Because... What happens if - as a good mathematician and as I suggest above - I replace the "I" or the "ego" by a "that" ?
Well nothing happens actually. Nothing at all. The part of truth Berkely and Descartes actually say remains there proudly standing alone : the world remains intact ; the world remains a permanent creation of the/a "that", "that thinks hence that is" (as would gracefully have said Spinoza) and as far as we are concerned, you and me, "that loves!"

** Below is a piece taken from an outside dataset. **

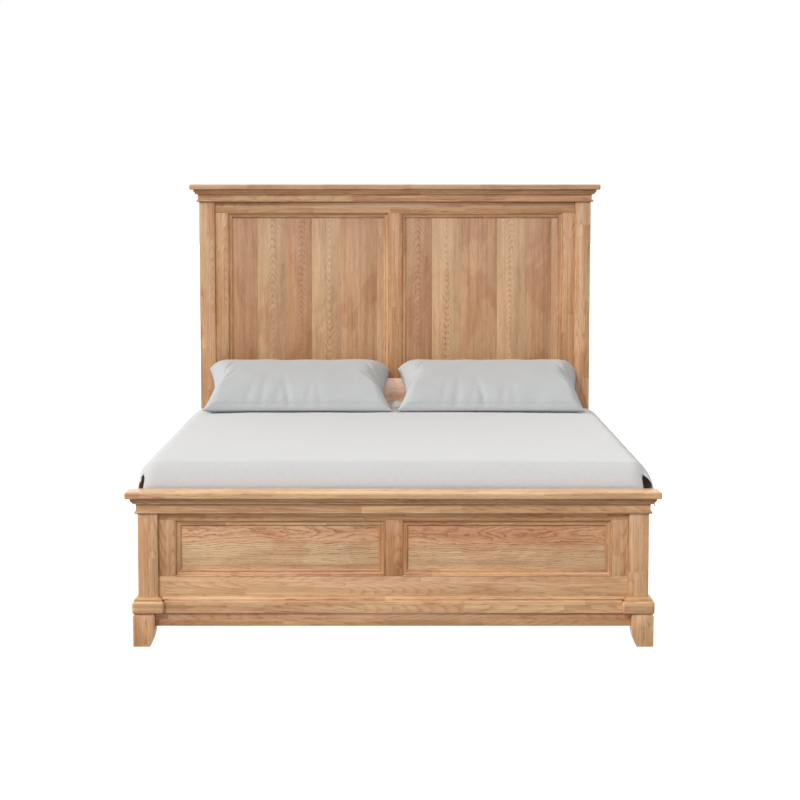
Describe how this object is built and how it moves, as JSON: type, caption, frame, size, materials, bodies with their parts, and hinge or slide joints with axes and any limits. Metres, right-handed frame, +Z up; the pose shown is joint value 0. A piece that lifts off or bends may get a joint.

What kind of proof, what kind of authority do Berkely and Descartes use to state that the/a "that" is an ego, considering the step of the inquiry they stand from ? None !
They would certainly be allowed to speak of an "I" or an "ego" if - at the level of primitivity where they pretend to be - they had the slightest element at hand to oppose an "ego" to whatever else, or just to distinguish (etymologically "sting in between") this ego from some sort of background... But that's not the case, that cannot be the case, as casually and almost automatically corrects Hegel when speaking of the "this" instead


What is hence left of the arguments and paradoxes developed by Berkeley and Descartes ? What is left of this individual that they pretend be the root of all things, what is left of it but this pure decision, this simple choice they cast without the slightest hint of evidence on their mental experience. A decision they make with a complete grammatical and logical inconsistency, that what actually exists is an ego, that is, a kind of bourgeois false dignity that unduly comes to haunt what otherwise would not be anything else than an immemorial and logically clean buddhist "self"?

But then... Then we are back to the starting point : a being or more rightly a process, the universe or just the tail of Schrödinger's cat, in a word "something" that makes you and me exist, and the world and all the friends... And we can go on speaking about it among ourselves in the café or under a tree, as all men do since there are men.